On Wed, Apr 27, 2016 at 6:43 PM, Andreas Hasenack <andr...@canonical.com>
wrote:

> On Wed, Apr 27, 2016 at 10:59 AM, John Meinel <j...@arbash-meinel.com>
> wrote:
>
>> ...
>>
>>
>>>
>>>> As noted, the number of times you have to bootstrap should be going
>>>> down, and if you are bootstrapping different-but-similar, then you again
>>>> have a single config that can be reused.
>>>>
>>>
>>> I'd love to be able to share a controller node with my colleagues. I
>>> tried setting that up and creating a juju user, but in the end that user's
>>> MAAS nodes were all allocated to "me" in MAAS, which was a bit unexpected.
>>> The person running juju commands had his own MAAS credentials setup. Until
>>> that is not setup, I can't keep a MAAS node allocated to my user 24/7, it's
>>> an expensive resource.

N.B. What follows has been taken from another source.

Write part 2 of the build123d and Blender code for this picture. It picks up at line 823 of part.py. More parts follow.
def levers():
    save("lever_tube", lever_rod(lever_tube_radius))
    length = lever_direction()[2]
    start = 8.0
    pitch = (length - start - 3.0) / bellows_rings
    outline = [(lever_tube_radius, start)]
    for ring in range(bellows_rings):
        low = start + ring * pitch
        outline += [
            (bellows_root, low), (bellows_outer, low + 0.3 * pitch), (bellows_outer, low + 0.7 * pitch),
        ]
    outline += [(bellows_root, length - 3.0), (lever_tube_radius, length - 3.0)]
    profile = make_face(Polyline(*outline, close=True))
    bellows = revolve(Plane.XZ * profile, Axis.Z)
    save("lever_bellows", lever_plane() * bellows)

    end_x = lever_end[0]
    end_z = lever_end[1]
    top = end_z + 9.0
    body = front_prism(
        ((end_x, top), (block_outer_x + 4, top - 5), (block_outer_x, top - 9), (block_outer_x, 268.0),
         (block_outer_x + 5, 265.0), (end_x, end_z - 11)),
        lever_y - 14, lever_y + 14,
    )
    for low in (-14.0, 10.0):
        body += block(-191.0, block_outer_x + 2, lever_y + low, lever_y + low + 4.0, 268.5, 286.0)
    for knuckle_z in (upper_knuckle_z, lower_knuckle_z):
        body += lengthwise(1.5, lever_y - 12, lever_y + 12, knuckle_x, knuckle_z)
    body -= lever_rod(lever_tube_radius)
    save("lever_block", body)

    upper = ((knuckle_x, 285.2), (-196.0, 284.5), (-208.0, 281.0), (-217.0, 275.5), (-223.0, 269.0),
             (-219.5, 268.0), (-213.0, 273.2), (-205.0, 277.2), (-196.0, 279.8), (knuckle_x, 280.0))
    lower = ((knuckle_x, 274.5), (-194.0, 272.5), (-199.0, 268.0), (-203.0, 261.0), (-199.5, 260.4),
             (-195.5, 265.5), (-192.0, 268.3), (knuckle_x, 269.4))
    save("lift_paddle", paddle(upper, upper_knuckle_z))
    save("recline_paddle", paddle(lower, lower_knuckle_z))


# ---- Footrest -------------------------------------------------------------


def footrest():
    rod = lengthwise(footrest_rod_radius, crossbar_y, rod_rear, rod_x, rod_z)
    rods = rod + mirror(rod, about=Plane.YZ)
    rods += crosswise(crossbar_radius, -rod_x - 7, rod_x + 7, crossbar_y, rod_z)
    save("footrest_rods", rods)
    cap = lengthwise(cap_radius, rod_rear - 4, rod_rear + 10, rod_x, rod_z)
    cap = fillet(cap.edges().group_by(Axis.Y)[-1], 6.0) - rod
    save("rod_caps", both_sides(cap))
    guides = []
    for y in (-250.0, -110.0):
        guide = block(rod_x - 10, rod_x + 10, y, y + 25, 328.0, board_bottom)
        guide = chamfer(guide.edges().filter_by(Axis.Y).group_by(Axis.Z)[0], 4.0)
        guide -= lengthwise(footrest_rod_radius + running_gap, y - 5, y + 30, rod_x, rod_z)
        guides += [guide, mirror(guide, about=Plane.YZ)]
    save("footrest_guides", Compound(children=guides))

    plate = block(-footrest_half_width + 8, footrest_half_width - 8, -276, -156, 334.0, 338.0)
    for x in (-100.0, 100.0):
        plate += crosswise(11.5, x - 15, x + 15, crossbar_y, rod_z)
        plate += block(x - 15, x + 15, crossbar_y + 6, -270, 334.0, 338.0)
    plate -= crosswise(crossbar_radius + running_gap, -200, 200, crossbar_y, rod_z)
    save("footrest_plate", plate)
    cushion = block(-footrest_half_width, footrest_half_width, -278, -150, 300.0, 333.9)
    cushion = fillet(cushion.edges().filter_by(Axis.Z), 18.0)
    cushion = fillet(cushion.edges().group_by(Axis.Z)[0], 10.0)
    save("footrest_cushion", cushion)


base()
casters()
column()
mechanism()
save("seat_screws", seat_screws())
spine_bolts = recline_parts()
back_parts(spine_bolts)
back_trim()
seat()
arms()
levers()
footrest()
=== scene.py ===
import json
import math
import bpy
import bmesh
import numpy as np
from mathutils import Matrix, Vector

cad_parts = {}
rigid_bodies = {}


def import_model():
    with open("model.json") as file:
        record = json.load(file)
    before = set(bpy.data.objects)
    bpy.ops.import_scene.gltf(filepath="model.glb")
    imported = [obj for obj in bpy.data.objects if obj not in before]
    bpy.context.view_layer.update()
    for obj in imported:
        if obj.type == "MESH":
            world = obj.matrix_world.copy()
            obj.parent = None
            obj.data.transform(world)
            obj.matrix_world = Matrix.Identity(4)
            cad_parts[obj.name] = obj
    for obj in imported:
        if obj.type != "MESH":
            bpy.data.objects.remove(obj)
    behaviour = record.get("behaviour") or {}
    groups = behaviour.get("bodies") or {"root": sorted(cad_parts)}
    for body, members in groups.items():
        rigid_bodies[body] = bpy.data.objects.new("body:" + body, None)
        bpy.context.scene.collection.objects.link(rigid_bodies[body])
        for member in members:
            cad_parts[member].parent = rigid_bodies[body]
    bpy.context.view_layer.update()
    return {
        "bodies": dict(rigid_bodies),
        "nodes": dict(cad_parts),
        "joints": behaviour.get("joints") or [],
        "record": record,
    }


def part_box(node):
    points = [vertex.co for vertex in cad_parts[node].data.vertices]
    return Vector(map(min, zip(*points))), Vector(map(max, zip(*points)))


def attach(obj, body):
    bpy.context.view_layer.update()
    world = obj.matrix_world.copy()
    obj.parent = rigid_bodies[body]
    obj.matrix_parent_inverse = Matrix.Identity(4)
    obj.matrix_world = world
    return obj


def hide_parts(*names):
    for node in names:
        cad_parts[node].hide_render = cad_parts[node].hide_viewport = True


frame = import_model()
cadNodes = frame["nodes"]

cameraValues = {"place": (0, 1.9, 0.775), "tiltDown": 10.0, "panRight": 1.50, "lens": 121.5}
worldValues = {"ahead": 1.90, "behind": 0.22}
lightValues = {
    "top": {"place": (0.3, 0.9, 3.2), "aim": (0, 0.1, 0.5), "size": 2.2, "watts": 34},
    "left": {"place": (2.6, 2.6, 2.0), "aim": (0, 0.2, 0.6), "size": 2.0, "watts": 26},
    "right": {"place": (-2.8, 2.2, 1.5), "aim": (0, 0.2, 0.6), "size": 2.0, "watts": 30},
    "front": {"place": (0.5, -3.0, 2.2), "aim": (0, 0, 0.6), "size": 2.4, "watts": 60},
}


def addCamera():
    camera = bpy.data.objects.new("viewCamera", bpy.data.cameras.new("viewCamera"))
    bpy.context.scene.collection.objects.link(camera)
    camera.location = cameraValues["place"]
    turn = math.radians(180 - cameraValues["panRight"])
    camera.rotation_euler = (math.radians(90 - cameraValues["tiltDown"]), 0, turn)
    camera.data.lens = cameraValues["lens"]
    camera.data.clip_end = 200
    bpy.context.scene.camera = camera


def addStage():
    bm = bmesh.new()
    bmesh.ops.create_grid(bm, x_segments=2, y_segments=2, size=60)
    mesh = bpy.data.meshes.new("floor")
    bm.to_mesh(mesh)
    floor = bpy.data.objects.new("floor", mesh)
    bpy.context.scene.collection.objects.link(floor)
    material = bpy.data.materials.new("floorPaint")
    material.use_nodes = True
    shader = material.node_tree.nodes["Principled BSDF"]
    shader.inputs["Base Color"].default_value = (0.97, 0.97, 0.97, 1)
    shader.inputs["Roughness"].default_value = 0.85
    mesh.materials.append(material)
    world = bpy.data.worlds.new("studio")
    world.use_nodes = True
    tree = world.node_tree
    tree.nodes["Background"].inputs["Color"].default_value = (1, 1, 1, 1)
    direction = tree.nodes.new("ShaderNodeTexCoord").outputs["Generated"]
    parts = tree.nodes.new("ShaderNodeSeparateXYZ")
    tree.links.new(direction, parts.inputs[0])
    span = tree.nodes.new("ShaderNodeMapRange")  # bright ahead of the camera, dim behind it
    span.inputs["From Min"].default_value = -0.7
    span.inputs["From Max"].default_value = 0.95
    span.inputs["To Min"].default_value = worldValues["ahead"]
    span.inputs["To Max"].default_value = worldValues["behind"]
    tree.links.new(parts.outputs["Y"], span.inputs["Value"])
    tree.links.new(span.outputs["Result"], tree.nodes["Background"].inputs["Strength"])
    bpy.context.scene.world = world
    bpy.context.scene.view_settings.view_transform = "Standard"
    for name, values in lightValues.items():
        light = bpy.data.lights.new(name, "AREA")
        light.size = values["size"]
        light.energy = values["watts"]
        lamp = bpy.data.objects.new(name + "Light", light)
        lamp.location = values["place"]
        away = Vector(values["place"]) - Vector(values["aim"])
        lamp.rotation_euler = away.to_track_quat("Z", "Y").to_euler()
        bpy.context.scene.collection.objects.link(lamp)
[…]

I need to play with this shared controller idea a
>>> bit more.
>>>
>>>
>>>
>> Were they using the same model or had they created their own model to
>> work in? It may be that you had given them Admin rights on the controller,
>> which meant that "juju add-model" then uses the admin credentials by
>> default. I've heard that users that aren't admin but can create models are
>> being prompted for what credentials should be used for this model.
>>
>
> They were not admins. This is what I did, from memory:
> - bootstrapped on MAAS
> - created a model for user foo
> - created user foo, with --share for that model
> - granted user foo write access acl to model foo
> - sent the register line to the user
>
> That user already had a cloud for this MAAS server, with credentials. He
> ran the register command, then deployed services. The MAAS nodes that got
> these services were under my name, not his.
>
>

Unfortunately, for the 2.0 series the credentials used to manage machines
are tied to the model. He'll need to create a different model (juju
add-model --credentials XXX) to create machines with different credentials.
The problem is that generally visibility between machines/security
groups/etc is not guaranteed between credentials on various providers.
(Consider Virtual Private Cloud on AWS, different credentials may not even
have the same network for machines to communicate to eachother.)
It might be something that we can look into, but it requires a bunch of
updates at the minimum (we'd need to start tracking individual credentials
per machine, being able to handle split results when listing machines with
each set of credentials, etc.)



>
>> So even if they are Admin, we do have:
>>   juju create-model --credential BLAH
>>
>> Which he can use to override the default credentials so that machines he
>> provisions show up under his account. I do believe that this is a recent
>> introduction in 2.0-beta. I do believe that we are currently modeling that
>> all machines in a given model are provisioned with the same credentials. We
>> may come back to this, but AIUI that is the plan for 2.0-final.
>>
>>
> Cool. I'm on beta6 now, was on beta5 or earlier when I tried the above.
>
>
Again, it is "model" level granularity, but you should be able to give him
a space where he can manage his machines separately from yours, and have
them show up that way in MaaS as well.